» **RECORD EXTRACTS**
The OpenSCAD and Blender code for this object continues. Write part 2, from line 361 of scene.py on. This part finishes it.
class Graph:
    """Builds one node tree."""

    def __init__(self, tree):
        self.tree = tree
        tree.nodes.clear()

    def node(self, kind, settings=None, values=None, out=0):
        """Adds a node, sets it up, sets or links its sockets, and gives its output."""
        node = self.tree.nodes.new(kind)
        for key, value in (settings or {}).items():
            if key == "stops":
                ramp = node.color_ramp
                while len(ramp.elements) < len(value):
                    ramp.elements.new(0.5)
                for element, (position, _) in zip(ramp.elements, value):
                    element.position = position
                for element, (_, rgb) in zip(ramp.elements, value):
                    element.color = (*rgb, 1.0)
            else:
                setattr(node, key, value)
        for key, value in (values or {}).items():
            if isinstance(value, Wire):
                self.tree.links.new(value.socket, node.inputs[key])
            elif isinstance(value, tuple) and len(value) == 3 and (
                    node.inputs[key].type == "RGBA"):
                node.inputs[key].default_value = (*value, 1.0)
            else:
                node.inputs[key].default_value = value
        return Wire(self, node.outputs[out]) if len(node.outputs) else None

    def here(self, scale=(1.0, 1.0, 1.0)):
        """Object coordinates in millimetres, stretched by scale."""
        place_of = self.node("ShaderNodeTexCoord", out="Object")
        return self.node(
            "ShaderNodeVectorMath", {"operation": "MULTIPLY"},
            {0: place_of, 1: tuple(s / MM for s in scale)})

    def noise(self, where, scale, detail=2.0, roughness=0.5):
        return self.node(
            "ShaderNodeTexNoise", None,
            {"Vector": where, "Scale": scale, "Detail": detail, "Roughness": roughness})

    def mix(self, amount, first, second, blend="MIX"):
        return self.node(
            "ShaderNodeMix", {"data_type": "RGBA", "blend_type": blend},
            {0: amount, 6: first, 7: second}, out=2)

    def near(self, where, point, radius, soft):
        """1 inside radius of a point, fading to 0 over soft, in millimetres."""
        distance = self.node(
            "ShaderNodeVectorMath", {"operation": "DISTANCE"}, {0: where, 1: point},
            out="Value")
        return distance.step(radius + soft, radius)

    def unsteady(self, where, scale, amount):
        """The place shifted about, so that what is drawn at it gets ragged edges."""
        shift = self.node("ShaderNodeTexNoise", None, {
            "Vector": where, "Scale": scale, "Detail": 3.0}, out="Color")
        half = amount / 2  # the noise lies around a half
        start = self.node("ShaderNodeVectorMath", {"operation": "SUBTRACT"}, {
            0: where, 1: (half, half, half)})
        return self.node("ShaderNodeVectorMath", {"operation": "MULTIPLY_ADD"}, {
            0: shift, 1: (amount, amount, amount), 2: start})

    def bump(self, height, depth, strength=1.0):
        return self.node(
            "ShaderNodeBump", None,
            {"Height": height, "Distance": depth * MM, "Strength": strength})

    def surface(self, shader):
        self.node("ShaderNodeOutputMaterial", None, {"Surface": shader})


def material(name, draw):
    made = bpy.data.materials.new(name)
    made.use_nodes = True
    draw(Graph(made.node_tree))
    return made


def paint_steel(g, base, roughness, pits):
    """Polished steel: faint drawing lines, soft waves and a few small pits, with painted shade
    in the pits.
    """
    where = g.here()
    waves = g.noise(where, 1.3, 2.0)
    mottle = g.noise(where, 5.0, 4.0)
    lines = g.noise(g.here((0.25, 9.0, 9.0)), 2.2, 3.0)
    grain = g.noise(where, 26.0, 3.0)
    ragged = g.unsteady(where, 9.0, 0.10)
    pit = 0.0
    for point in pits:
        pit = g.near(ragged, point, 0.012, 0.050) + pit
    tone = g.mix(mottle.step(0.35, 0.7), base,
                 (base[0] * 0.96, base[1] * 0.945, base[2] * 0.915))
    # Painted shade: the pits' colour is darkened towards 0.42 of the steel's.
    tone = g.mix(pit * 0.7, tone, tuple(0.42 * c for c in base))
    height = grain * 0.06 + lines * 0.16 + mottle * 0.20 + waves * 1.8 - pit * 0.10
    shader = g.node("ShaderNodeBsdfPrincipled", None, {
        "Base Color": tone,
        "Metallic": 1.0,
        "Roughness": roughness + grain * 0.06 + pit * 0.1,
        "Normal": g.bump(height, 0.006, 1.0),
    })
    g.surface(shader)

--

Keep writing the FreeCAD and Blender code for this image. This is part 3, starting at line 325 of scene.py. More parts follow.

» **STATED GOAL**
Retype, in the same exact form, the lines of the material above from the line holding "The OpenSCAD and" through the line holding "tree.nodes.clear()".

» **FINISHED ANSWER**
The OpenSCAD and Blender code for this object continues. Write part 2, from line 361 of scene.py on. This part finishes it.
class Graph:
    """Builds one node tree."""

    def __init__(self, tree):
        self.tree = tree
        tree.nodes.clear()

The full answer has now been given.